TELEFONO-TE DEPOIS de Sofia Areal
Teatro Taborda
11 Setembro a 26 Outubro 2003
Costumo frequentemente utilizar a expressão “sem história” para designar objectos neutros, que não nos interpelam. Por exemplo, uma parede branca, sem história. Apercebi-me de que quero a minha pintura no extremo oposto, interpelando, manifestando-se, activa, por outras palavras: com história.
Sofia Areal
Considerada uma das mais interessantes artistas portuguesas, Sofia Areal pertence a um grupo que encontrou na revalorização dos valores expressivos da pintura, ocorrida na década de 80, o seu campo de trabalho ideal.
Susana Silva, Revista Visão.
“Telefono-te depois”
Cartografia do silêncio e da luz
Há uma noite profunda e intacta nesta pintura de Sofia Areal. Uma noite física, astronómica, reveladora de uma feição de afeição ao mundo. Dir-se-ia que é de tanto olhar o céu, muito antes da madrugada. Porque é a noite que permite, gera e esclarece o dia.
Pitagórica, na sua definição esférica das formas celestes, clássica na tomada do céu nocturno como pretexto, Sofia não hesita, contudo, em inscrever no universo o seu direito à dúvida, à perturbação. Finalmente, à alegria. Observar o alto para compreender o chão. Pintar a noite para refazer, a custo de pulso, o pulsar do dia.
No início era o círculo, dir-se-ia ao perceber no tondo a raiz azul. Escurecida essa cor celeste, na qual o cianómetro de Goethe não poderia prever acidentes meteorológicos, sobre ela se instalou o negro, rasgado de brancos e centrado a vermelho. No início era o círculo, sim, mas logo depois a distorção se afirmou. O universo não é, afinal, como Pitágoras o previu, e as órbitas são ovais, perturbação do que é por definição perfeito e intemporal. Introduzido o claro movimento, ele torna-se incessante, imprevisível e acidental, inscreve-se lenta e contidamente sobre o fundo nocturno.

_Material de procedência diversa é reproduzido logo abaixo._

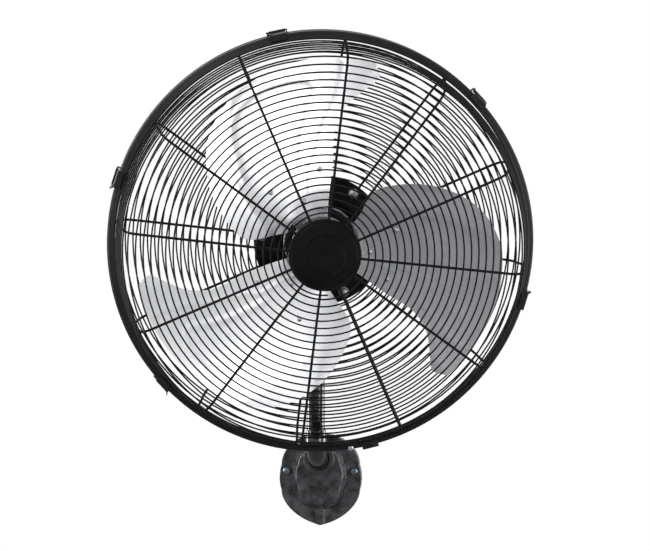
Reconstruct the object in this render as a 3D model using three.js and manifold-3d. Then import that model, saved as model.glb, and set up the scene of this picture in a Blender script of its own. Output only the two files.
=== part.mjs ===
// A wall mounted fan: a 500 mm wire guard head on a bent arm that rises from a cast wall plate.
// Millimetres, +Z up, the wall at y = 0 and the fan blowing towards -Y. The origin is where the arm's own
// line meets the wall, on the solid back of the socket boss.
import * as THREE from "three";
import { mergeVertices } from "three/addons/utils/BufferGeometryUtils.js";
import Module from "manifold-3d";

const wasm = await Module();
wasm.setup();

// ---- Driving dimensions ----------------------------------------------------------------------------

const GAP = 0.3; // the clearance between pieces that touch
const SLIVER = 0.02; // edges shorter than this are merged after a boolean
const rad = THREE.MathUtils.degToRad;

const REST_PAN = 9.2; // degrees, the head's turn about the post as it is left
const REST_TILT = 7.7; // degrees, the head's nod, front down
const ARM_REACH = 72; // wall to the post's own line
const PIVOT_HEIGHT = 231.2; // the tilt bolt above the arm's socket
const AXIS_ABOVE_PIVOT = 87; // the fan's axis above the tilt bolt
const RIM_AHEAD = 97; // the rim plane ahead of the tilt bolt

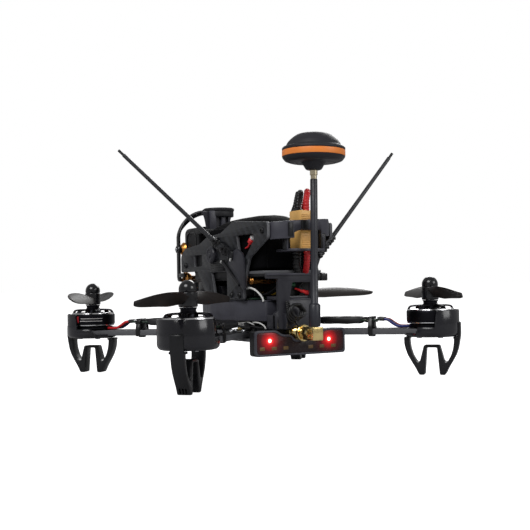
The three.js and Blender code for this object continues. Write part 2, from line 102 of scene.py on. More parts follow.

Fragmentos do universo, estas pinturas evidenciam um desejo de precisão, clareza, esclarecimento. E de completude. E se nas oito telas ovais, como também no tondo, o negro impera, apenas cortado pelos amarelos e depois pelos brancos, nos desenhos a paleta abre-se em luz. Aqui, onde a rigidez do lápis alimenta a limpidez do traço, já se permitem, como contraponto, as explosões de cor. E, assim, o vermelho sanguíneo, terroso, alia-se aos azuis, aos verdes mais vestidos de amarelo ou de branco, ao negro, à cor do suporte (jamais coberto por inteiro), num jogo de transparências e revelações que permite a ampla interacção entre a aguarela, o acrílico e o lápis. Organizados em duas fileiras de sete elementos rigorosamente quadrados, os desenhos escrevem-se como pontos em linhas paralelas – as que o destino ou a ciência ainda não uniram. E, contudo, eles encontram-se em leituras cruzadas, lineares, curvas, desdobram-se em linhas e manchas, num contínuo-descontínuo, música e pausa.
A essencialidade, que permitiu o desaparecimento das espirais, tão presentes na obra de Sofia, deu lugar, nestas peças, a um maior silêncio. E no seu universo esse silêncio é benigno, criador. Da noite pesada e densa, onde só ela coube, onde só ela pôde, ela raspou com as mãos, fazendo e refazendo, até voltar a ver a luz do dia. O devir, como a alegria, nada tem de óbvio nem de fácil.
Porque como Nietzsche escreveu um dia, quando se olha muito tempo para dentro de um abismo, ele também olha para dentro de nós. Arriscaria eu que o mesmo se dirá dos que observam a noite para melhor compreender o dia. Como aqui claramente se constata.